A block of data
— BEGIN —

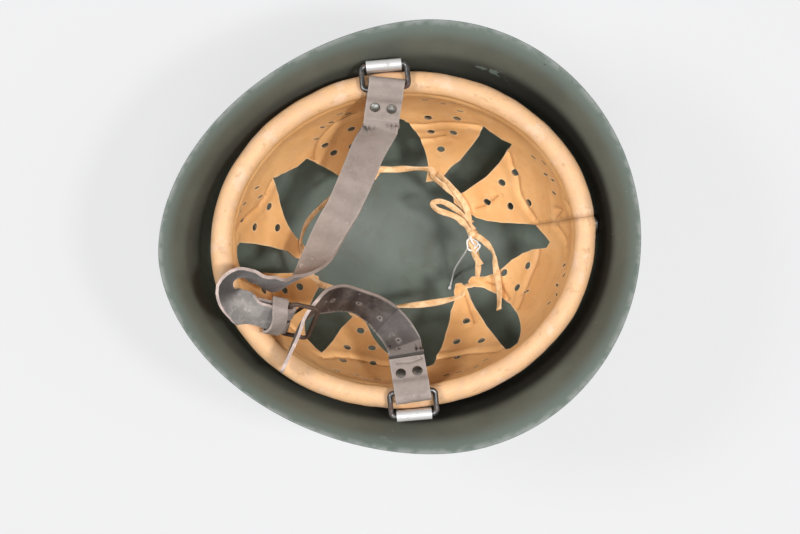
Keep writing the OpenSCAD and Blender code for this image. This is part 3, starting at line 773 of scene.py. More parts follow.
TONGUE_EDGE = [
    (2.8, 34.6), (4.5, 43), (6.9, 50.4), (10.5, 56.4), (15.2, 60.3), (23.3, 62.5), (30, 63.8), (36.4, 64.2),
    (41.5, 62.5), (38.2, 58), (37, 46.1), (38.3, 36), (39.9, 28), (40.9, 19.5), (45.1, 22.1), (51.2, 22.1),
    (54.4, 20.8), (53.4, 29.1), (53.5, 37.1), (54.2, 46.8), (56.5, 51.6), (57.4, 56.3), (62, 60), (67.5, 62),
    (69.2, 55.2), (73.5, 47.9), (77.4, 41.3), (81.5, 34.6), (85.4, 29.5), (89.5, 27), (93.5, 26.5), (95.5, 33),
    (97.5, 43), (99.5, 52), (102, 58), (106, 60), (113, 59.5), (121.8, 56.8), (125.1, 50.4), (127.7, 40.9),
    (130.1, 31.9), (135.4, 31.8), (140.7, 28.1), (145.1, 22.4), (148.4, 28.8), (151.1, 32.5), (157.8, 37.8),
    (164.5, 42.5), (170.1, 46.5), (176, 51), (181, 53.2), (185.6, 52), (184.5, 47.2), (179.5, 43.2), (176.8, 34.5),
    (175.5, 25.7), (175, 13), (176.5, 8), (181, 7), (185.6, 9.5), (187.5, 16), (189.5, 30), (192.3, 42.6),
    (195, 49.7), (200, 53.5), (206, 52.5), (212, 45), (219, 34), (223.6, 26.4), (229, 23.5), (233.4, 21),
    (234.2, 33.2), (233.8, 43.2), (235.3, 50.5), (237.2, 53.8), (239.5, 54.2), (241.8, 52.4), (247.3, 47.9),
    (254.8, 39.9), (261.8, 32.5), (264.6, 25.6), (268.5, 23.6), (273, 23.6), (277.6, 24.9), (279.9, 31.2),
    (287.2, 43.4), (295.9, 52.9), (303, 56.5), (306.5, 60), (311.3, 61.3), (315.3, 60), (314.5, 56.5), (310.3, 52.6),
    (308.1, 47.9), (305.5, 36.5), (304.3, 19.4), (304, 8.5), (305.6, 5), (308.6, 5.2), (313.4, 15.9), (318.2, 27.9),
    (320.6, 35.7), (321.2, 41.5), (321.6, 46), (321, 51), (317.5, 55.5), (319, 58.3), (324, 57.3), (327.9, 53.6),
    (335.7, 49.3), (343.2, 45.1), (347.6, 40.5), (349.9, 35.9), (351.1, 27.6), (353.7, 25.4), (359, 31.2),
    (362.4, 34.4),
]
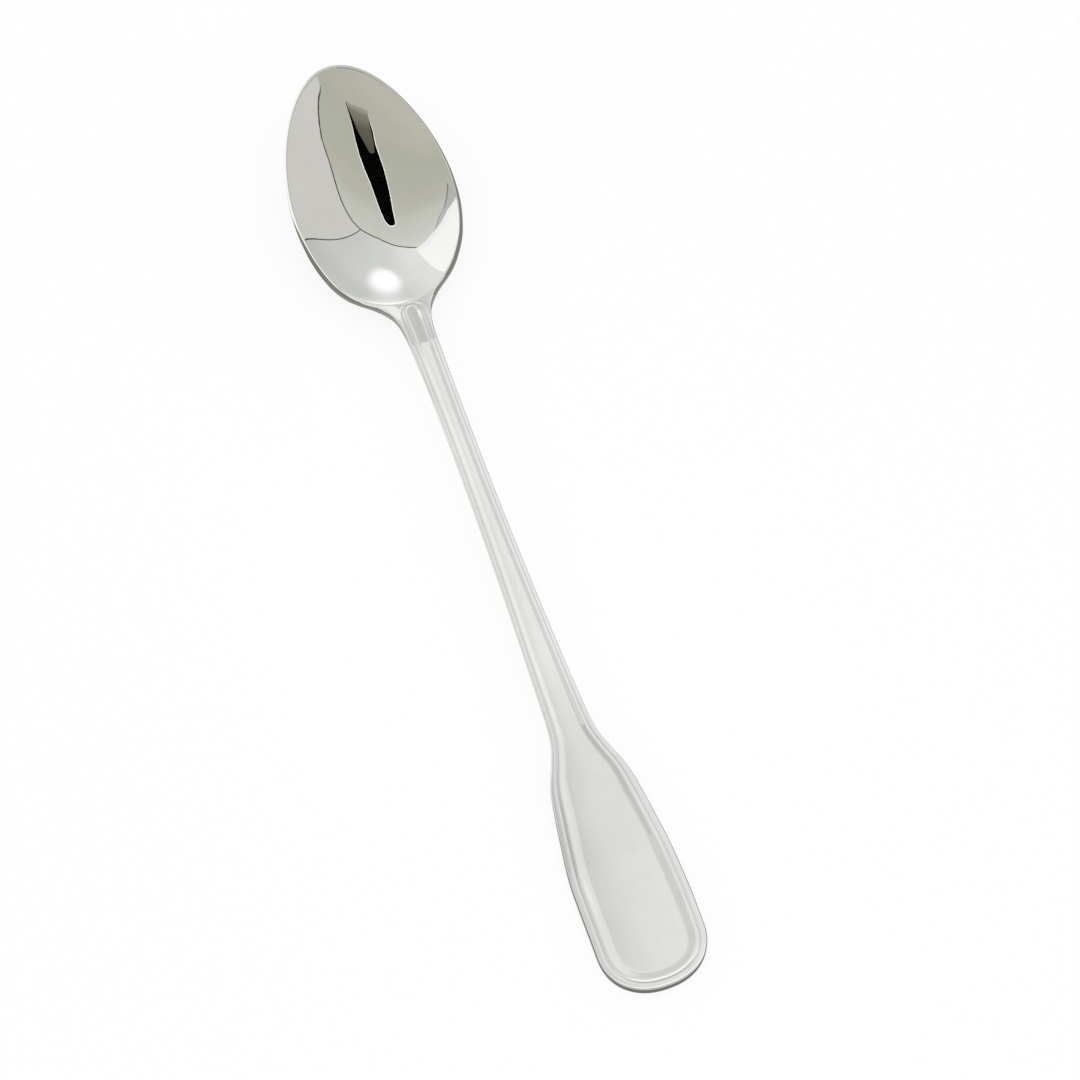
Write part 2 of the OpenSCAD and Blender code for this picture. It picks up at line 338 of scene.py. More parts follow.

— END —

▶ **Given request**: Count every line bearing the word "code"; report the total only.

▶ **Answer in full**: 2